Andrés de Valenzuela causó, pues, la más favorable impresión entre las damas de la Virreina, y la sensible Elvira, ya bastante conocida del lector, fue la que con más vivacidad y desenvoltura aprovechó su reminiscencia del presente llevado al Almirante años atrás por el joven Valenzuela de parte de su padre, para entrar en conversación con el apuesto hidalgo y hacerle comprender el lisonjero triunfo que había alcanzado en todos aquellos blandos y combustibles corazones. Elvira era hermosa; tenía esos ojos de fuego y esas mejillas color de cereza que son tan comunes en la siempre morisca Andalucía, y el galante mancebo manifestó mucha complacencia al verse tan graciosamente acogido por la bella compatriota de los abencerrajes. Todos los circunstantes creyeron advertir, por consiguiente, como el principio de unos amoríos en aquellas demostraciones recíprocas de simpatía entre el gallardo Andrés de Valenzuela y la amable, la demasiado amable Elvira Pimentel. Despedidos los huéspedes, ésta recibió con todo el deleite de su vanidad halagada las felicitaciones que, no sin secreta envidia, le tributaron sus compañeras: después tomó a Mencía del brazo, según lo había hecho un año antes, y se fue a conversar con ella a un balcón retirado.

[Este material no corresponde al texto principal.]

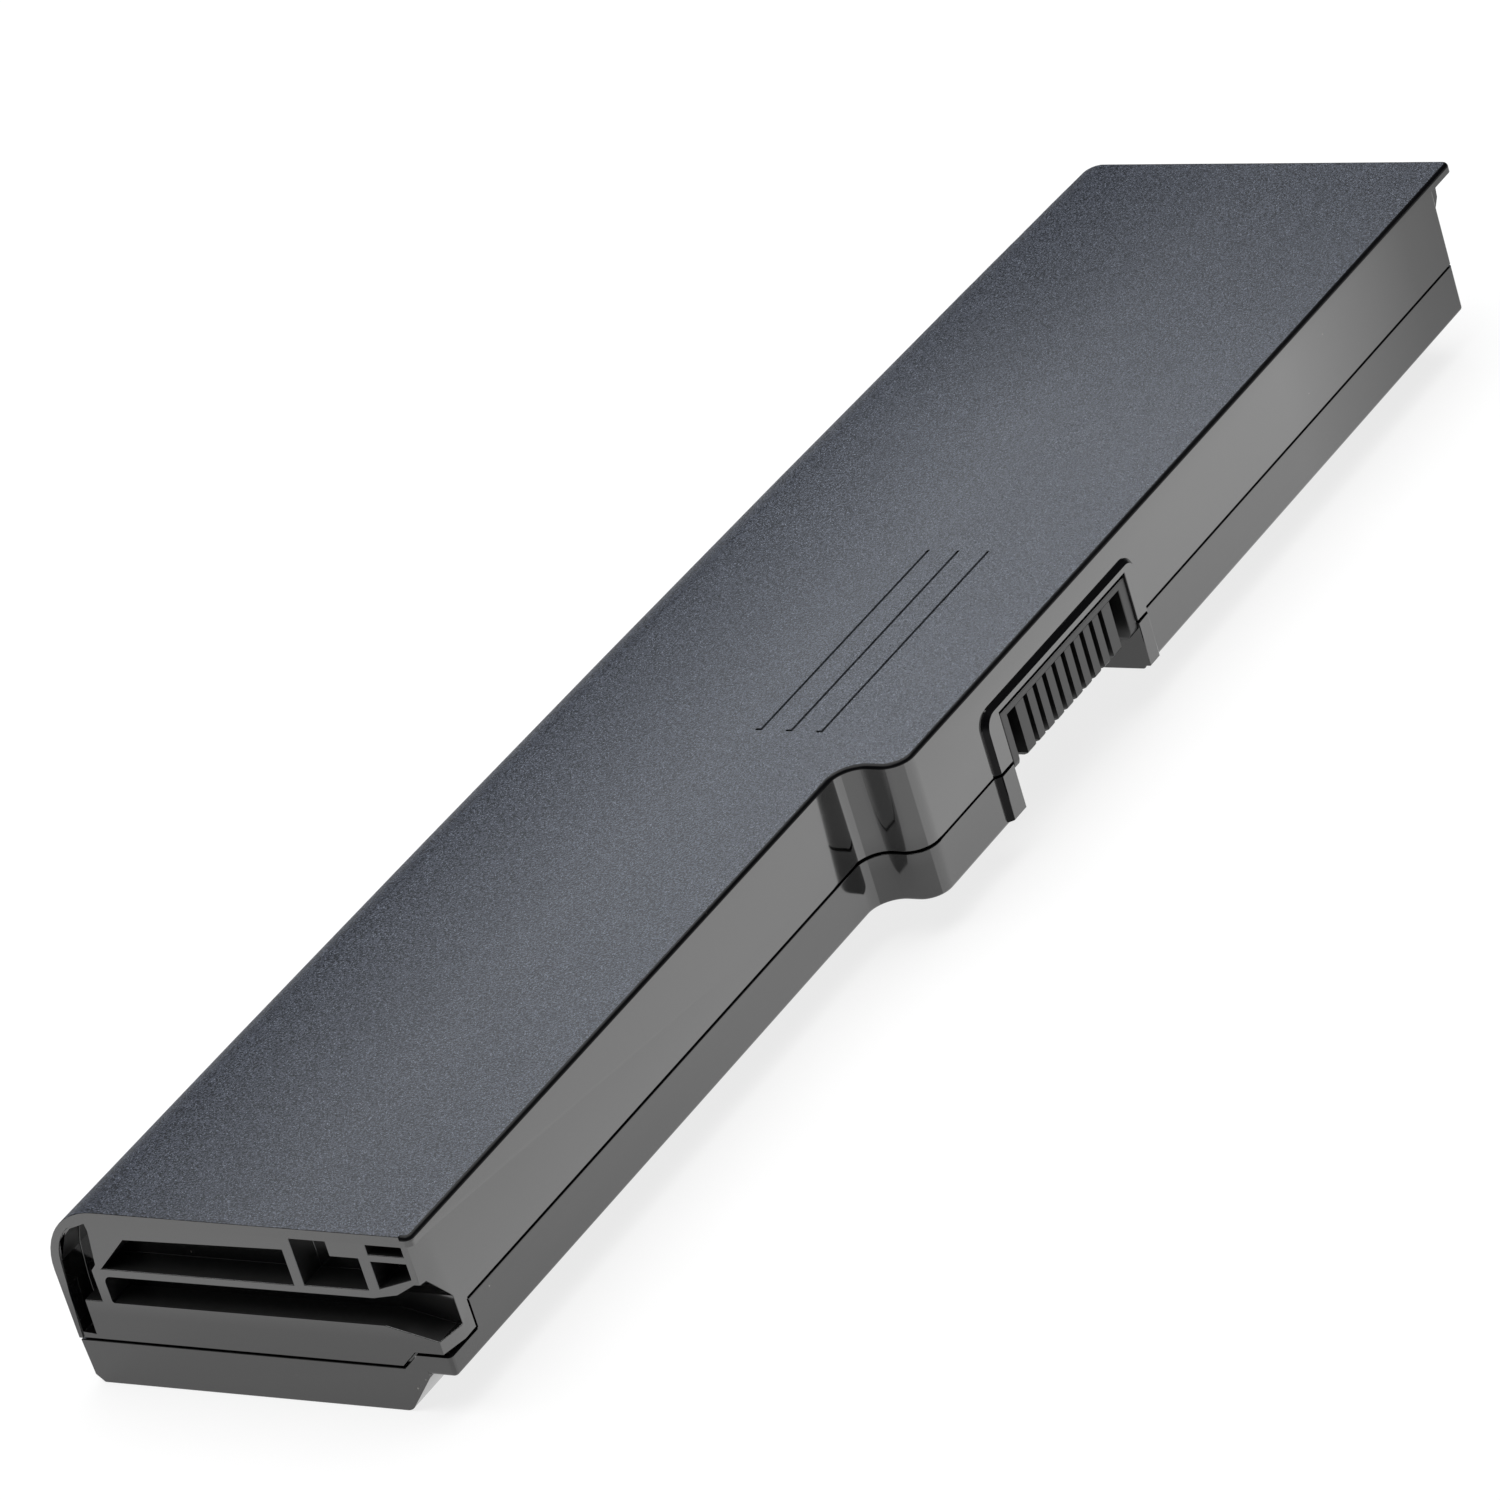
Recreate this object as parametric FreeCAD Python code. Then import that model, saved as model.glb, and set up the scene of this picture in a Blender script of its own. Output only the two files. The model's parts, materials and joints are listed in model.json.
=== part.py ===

—Estás contenta de tu Enrique? –preguntó a Mencía.
—Sí; ha estado muy razonable en todo –respondió ésta–: no se ha mostrado quejoso como la vez pasada; y más bien yo fui la que le di quejas.
—De qué?
—De no haberme escrito sino cuatro veces en un año: él porfió y juró que me había escrito más de quince cartas, y lo creo, porque él no es capaz de mentir; pero estas cartas adónde habrán ido a parar, Elvira?
—Se habrán perdido en el camino, Mencía; como la Maguana está tan lejos… –contestó con distracción Elvira; y luego con repentina viveza volvió a preguntar:
—Qué te dijo el señor Andrés Valenzuela cuando te saludó?
—Fue muy amable y cortés –respondió Mencía–, y me dijo que se alegraba de mi matrimonio con Enrique, a quien ama como a un hermano.
—¡Bien! Mencía: sabes que me agrada mucho ese joven? –repuso Elvira.
—Sí; ya he visto que conversaste con él mucho –dijo Mencía con sencillez.
—¡Ah, –exclamó la ligera granadina– si Dios me lo diera por esposo…!
—¡Qué cosas tienes, Elvira! –replicó Mencía en tono de reproche–. Ya suspiras por Don García, que está con su mujer en España; ya deseas casarte con otro a quien apenas conoces…
—No entiendes de estas cosas, Mencía –replicó llevándose la mano al corazón Elvira–. Esta vez va de veras: amo con pasión a Valenzuela.
—Pues yo no sé lo que es amar con pasión –dijo Mencía.
—Comienzo a creer que tú no sabes amar de ninguna manera, pobre Mencía –repuso Elvira–. Todas mis amigas, menos tú, me han felicitado hoy por mi fortuna en haber agradado a Valenzuela; y hasta la señora Virreina me dijo indirectamente que era un buen partido.
—¡Ojalá Dios te lo depare, Elvira! –concluyó con afectuosa naturalidad Mencía, que recibió un sonoro beso de la apasionada andaluza en pago de su buen deseo.